The task. From the entries that follow, pick out all lines holding "with".

Recorded data.
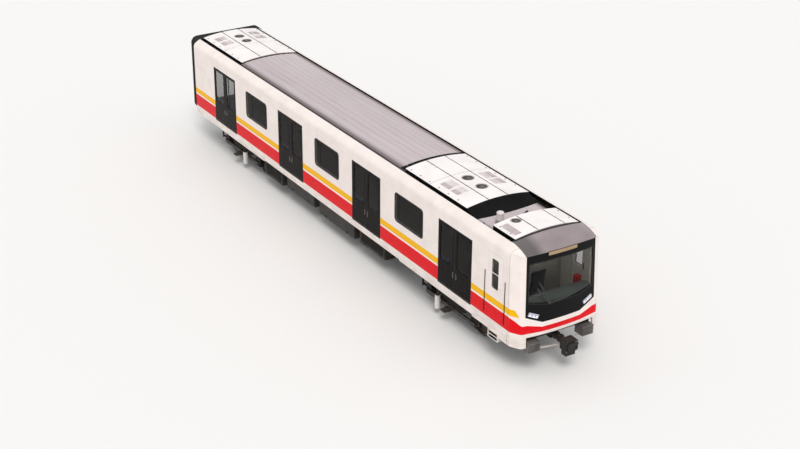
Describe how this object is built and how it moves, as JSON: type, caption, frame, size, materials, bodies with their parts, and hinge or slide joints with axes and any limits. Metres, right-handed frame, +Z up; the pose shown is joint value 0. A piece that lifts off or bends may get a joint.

...

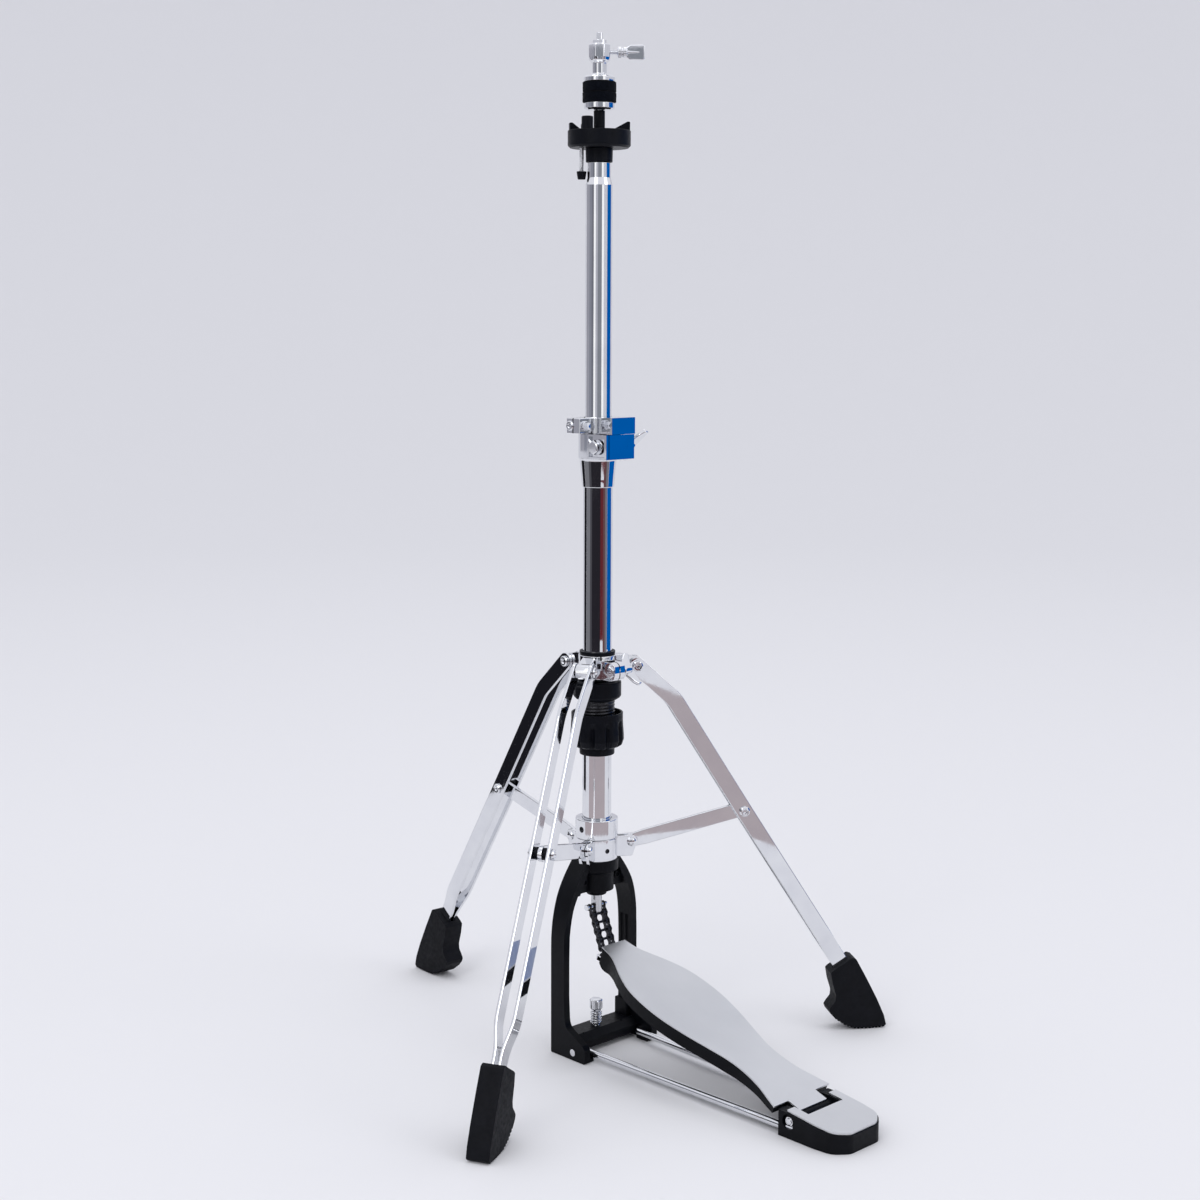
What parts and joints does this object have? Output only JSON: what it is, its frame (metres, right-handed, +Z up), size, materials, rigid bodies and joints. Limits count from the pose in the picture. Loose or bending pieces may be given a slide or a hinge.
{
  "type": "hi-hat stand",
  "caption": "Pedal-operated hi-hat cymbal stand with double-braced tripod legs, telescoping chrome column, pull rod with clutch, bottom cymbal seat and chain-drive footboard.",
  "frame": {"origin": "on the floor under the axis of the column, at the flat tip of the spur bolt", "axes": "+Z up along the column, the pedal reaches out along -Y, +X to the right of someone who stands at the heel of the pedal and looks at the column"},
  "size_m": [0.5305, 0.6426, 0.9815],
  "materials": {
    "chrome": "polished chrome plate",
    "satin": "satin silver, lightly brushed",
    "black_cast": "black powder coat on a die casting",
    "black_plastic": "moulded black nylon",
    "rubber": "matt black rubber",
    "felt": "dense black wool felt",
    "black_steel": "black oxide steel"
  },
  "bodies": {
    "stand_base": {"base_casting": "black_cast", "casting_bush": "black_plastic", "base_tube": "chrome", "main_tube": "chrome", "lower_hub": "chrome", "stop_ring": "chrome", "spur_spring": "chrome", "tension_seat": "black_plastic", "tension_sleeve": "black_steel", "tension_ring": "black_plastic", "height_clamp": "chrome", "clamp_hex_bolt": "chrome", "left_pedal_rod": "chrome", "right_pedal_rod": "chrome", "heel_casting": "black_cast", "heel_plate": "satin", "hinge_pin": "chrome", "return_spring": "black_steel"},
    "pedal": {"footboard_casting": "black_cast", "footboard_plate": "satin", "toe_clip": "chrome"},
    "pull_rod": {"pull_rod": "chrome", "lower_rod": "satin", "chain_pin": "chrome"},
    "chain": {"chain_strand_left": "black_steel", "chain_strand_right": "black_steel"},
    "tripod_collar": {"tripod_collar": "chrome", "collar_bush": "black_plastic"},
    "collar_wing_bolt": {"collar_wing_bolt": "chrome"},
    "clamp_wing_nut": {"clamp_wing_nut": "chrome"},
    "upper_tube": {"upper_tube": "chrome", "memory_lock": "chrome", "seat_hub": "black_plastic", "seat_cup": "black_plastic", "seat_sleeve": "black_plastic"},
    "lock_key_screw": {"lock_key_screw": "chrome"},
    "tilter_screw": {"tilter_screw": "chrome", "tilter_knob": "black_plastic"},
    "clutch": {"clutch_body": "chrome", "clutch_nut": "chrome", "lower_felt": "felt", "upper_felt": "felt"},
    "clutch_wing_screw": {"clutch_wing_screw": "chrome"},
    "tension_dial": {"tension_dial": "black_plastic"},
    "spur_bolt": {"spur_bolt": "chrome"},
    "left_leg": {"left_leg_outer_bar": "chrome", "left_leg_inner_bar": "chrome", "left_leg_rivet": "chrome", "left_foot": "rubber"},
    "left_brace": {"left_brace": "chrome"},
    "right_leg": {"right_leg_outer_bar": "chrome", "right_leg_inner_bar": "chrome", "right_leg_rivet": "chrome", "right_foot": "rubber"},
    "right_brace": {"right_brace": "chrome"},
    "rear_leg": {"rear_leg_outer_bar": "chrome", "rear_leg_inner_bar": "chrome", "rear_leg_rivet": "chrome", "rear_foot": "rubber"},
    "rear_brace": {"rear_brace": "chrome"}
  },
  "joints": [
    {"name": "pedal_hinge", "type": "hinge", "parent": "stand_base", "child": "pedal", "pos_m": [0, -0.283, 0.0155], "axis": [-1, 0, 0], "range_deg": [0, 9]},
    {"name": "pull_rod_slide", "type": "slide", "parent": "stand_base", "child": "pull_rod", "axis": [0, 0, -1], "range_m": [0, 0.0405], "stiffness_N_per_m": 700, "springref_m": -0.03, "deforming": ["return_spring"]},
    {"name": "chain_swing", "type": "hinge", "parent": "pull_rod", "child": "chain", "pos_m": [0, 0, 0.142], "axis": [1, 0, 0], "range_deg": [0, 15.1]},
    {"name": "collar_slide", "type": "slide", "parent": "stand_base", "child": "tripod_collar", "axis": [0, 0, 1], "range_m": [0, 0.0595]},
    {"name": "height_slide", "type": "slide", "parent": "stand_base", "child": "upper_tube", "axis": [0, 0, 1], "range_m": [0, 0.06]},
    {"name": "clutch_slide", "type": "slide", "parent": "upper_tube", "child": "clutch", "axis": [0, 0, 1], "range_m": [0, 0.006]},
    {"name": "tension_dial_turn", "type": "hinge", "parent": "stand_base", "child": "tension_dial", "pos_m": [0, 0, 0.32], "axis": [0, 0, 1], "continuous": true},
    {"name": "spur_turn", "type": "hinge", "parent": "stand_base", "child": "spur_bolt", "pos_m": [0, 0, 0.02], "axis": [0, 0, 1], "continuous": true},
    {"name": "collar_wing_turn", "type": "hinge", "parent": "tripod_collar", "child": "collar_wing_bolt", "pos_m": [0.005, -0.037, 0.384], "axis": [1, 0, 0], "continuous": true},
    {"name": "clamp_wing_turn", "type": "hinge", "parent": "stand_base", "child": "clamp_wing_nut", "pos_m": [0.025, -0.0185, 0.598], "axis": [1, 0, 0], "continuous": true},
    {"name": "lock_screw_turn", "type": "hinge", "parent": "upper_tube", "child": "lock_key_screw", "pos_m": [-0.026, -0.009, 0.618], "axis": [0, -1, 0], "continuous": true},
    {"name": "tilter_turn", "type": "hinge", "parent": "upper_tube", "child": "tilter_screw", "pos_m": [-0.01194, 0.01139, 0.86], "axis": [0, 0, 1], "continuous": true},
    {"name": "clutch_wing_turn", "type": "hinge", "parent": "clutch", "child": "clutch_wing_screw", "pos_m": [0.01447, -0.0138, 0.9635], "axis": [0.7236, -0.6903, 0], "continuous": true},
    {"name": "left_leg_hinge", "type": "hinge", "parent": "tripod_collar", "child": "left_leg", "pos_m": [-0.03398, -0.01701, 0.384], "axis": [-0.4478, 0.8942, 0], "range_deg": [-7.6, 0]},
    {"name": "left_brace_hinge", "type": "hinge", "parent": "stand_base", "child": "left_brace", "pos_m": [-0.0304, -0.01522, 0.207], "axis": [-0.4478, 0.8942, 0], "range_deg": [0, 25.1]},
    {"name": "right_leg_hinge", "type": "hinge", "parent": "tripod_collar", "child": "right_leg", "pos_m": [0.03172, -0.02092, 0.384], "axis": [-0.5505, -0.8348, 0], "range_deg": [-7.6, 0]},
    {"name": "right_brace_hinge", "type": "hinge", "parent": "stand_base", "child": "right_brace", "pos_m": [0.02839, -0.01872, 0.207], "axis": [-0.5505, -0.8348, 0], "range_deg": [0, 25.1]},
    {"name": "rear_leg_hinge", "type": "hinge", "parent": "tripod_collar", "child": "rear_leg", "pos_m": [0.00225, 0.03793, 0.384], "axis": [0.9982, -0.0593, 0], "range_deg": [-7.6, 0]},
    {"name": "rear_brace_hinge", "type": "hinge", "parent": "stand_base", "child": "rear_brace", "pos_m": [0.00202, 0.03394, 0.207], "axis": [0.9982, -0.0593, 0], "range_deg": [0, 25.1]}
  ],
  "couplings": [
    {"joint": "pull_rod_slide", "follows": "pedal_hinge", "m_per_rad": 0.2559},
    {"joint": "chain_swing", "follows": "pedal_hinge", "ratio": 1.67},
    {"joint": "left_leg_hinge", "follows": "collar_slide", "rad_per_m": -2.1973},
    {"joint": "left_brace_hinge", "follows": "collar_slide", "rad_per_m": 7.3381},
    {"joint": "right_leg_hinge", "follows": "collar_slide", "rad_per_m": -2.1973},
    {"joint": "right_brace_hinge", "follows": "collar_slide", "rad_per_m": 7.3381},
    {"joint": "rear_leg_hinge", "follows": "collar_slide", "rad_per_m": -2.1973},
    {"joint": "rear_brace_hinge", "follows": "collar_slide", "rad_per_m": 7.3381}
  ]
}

--

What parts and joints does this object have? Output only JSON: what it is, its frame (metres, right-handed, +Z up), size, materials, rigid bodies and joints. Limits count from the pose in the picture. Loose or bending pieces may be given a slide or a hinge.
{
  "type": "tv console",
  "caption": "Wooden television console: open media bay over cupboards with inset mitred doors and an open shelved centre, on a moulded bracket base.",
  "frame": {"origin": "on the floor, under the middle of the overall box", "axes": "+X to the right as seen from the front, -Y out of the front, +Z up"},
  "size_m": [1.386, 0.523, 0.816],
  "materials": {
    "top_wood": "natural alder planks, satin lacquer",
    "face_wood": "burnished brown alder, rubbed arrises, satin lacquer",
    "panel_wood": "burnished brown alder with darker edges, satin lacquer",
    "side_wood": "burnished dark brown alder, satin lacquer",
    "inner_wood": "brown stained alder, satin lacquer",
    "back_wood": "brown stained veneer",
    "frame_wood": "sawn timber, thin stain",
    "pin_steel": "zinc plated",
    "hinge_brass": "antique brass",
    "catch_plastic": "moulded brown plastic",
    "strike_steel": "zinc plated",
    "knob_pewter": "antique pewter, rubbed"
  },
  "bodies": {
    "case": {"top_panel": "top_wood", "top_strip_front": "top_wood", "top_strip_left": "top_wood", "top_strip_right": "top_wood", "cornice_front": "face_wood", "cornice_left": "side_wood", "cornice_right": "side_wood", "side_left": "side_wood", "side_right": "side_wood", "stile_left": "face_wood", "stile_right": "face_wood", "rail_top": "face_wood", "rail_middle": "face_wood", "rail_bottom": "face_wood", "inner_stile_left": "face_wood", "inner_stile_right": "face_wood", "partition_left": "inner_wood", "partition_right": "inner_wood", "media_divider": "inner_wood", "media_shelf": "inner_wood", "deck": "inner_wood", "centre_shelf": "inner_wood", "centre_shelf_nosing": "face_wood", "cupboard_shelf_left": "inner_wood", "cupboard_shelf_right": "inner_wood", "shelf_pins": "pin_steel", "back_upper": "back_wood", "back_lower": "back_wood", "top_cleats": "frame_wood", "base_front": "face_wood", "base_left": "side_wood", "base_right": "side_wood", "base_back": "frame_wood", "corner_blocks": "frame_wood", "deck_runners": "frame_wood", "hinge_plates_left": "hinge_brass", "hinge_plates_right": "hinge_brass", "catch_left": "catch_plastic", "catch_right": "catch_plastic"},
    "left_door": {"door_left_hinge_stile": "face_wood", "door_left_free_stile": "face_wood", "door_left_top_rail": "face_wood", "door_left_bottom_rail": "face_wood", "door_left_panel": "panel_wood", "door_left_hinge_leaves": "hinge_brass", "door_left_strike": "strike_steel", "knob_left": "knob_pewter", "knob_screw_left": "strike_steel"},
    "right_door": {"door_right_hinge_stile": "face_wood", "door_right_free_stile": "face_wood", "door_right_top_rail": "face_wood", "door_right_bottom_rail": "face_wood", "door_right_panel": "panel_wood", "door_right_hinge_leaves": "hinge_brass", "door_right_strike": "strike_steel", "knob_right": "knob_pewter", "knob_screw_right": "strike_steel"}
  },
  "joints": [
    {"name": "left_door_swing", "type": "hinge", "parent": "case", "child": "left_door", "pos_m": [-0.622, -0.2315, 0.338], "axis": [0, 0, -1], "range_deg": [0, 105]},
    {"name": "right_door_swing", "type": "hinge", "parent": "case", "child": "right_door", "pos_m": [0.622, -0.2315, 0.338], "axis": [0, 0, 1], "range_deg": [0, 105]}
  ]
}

Answer for the task.
Describe how this object is built and how it moves, as JSON: type, caption, frame, size, materials, bodies with their parts, and hinge or slide joints with axes and any limits. Metres, right-handed frame, +Z up; the pose shown is joint value 0. A piece that lifts off or bends may get a joint.
  "caption": "Pedal-operated hi-hat cymbal stand with double-braced tripod legs, telescoping chrome column, pull rod with clutch, bottom cymbal seat and chain-drive footboard.",
  "caption": "Wooden television console: open media bay over cupboards with inset mitred doors and an open shelved centre, on a moulded bracket base.",
    "panel_wood": "burnished brown alder with darker edges, satin lacquer",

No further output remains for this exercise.